Com as novas dramaturgias, após a libertação da tirania do texto, o teatro
iniciou uma busca por um lugar seu, de significação para além do logos; um lugar
que Lehmann abordou com o auxílio de um exemplo trabalhado por Julia Kristeva,
a partir de um termo platónico: chôra. Este termo, cunhado em Timeu para designar
“o espaço, que não acolhe a destruição e fornece o lugar a todas as coisas que têm
geração, [e que] é captável por meio de um certo raciocínio bastardo, não
acompanhado de sensação e dificilmente credível (...)” (PLATÃO 2004: 99), é aqui
utilizado para definir um novo espaço para o teatro, situado no limite da lógica e da
razão (LEHMANN 1997: 56). Para este novo espaço, “olhemos como num sonho”

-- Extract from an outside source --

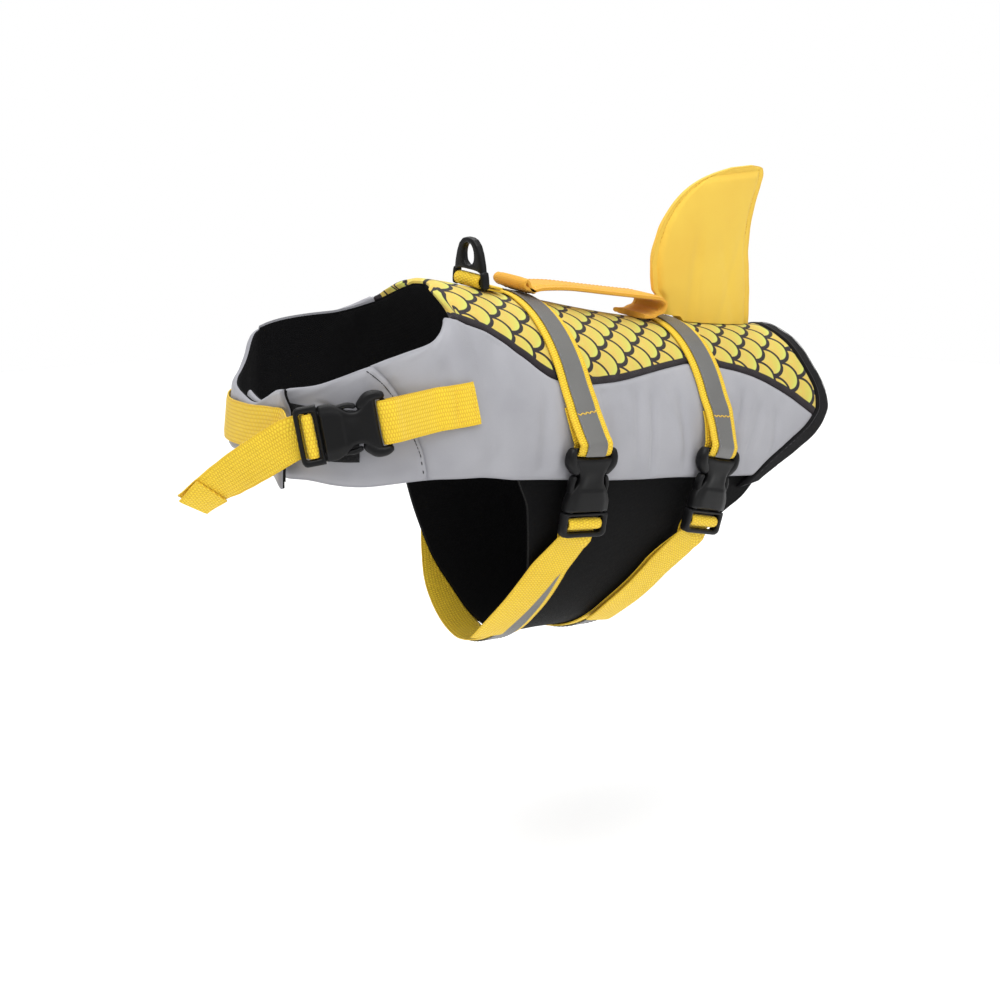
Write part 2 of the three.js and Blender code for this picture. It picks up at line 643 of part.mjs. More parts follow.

(PLATÃO 2004: 99), tal como Artaud pretendia olhar o Teatro através da
138
Crueldade, visão nunca plenamente concretizada, mas que acabou por contribuir
para a fogueira onde ardeu grande parte do logocentrismo do palco ocidental. Esta
nova noção de teatro, em que ele é encarado como um espaço aberto a infinitas
possibilidades de criação, implica uma linguagem definida por uma multiplicidade
de vozes e desconstrução de um sentido fixo, devolvendo, assim, ao teatro o seu
acentuado estatuto de espetáculo. Ocorreu, também a redescoberta do seu potencial
comunicativo, ao ser transferido o foco que outrora incidia sobre o diálogo interno –
feito no palco, entre personagens – para um diálogo externo; para uma comunicação
com um espectador ativo que constrói, em si, a síntese do espetáculo de uma forma
subjetiva e livre de um pensamento conduzido. Este processo de síntese faz-se,
frequentemente, através de um teatro paisagem; uma noção ampla e aberta que nos
remete para um tipo de teatro que não conduz o olhar do espectador para a única
fonte de sentido em cena, deixando-o livre para observar o palco e assimilar
significados como bem entender, tal como faria quando confrontado com uma
paisagem natural. Neste teatro a dramaturgia visual é um elemento de extrema
importância, embora isso não signifique que seja um espectáculo completamente
livre da palavra, mas antes um espectáculo livre da hierarquia dependente da razão.
Como referido na introdução, a presente dissertação não pretendeu prestar-se
a um estudo exaustivo que abarcasse todas as expressões possíveis das novas
dramaturgias, mas antes contribuir para uma compreensão sumária do que constitui
este novo rumo dado ao teatro e de onde ele partiu para chegar até nós, em parte,
como uma vanguarda amadurecida e em paz consigo mesma, sem necessidade de
uma demarcação agressiva em relação às formas antigas, comas quais é hoje capaz
de conviver. O teatro encontrou-se a si próprio e à sua especificidade, regressando a
si mesmo para apreciar o seu verdadeiro papel enquanto espetáculo.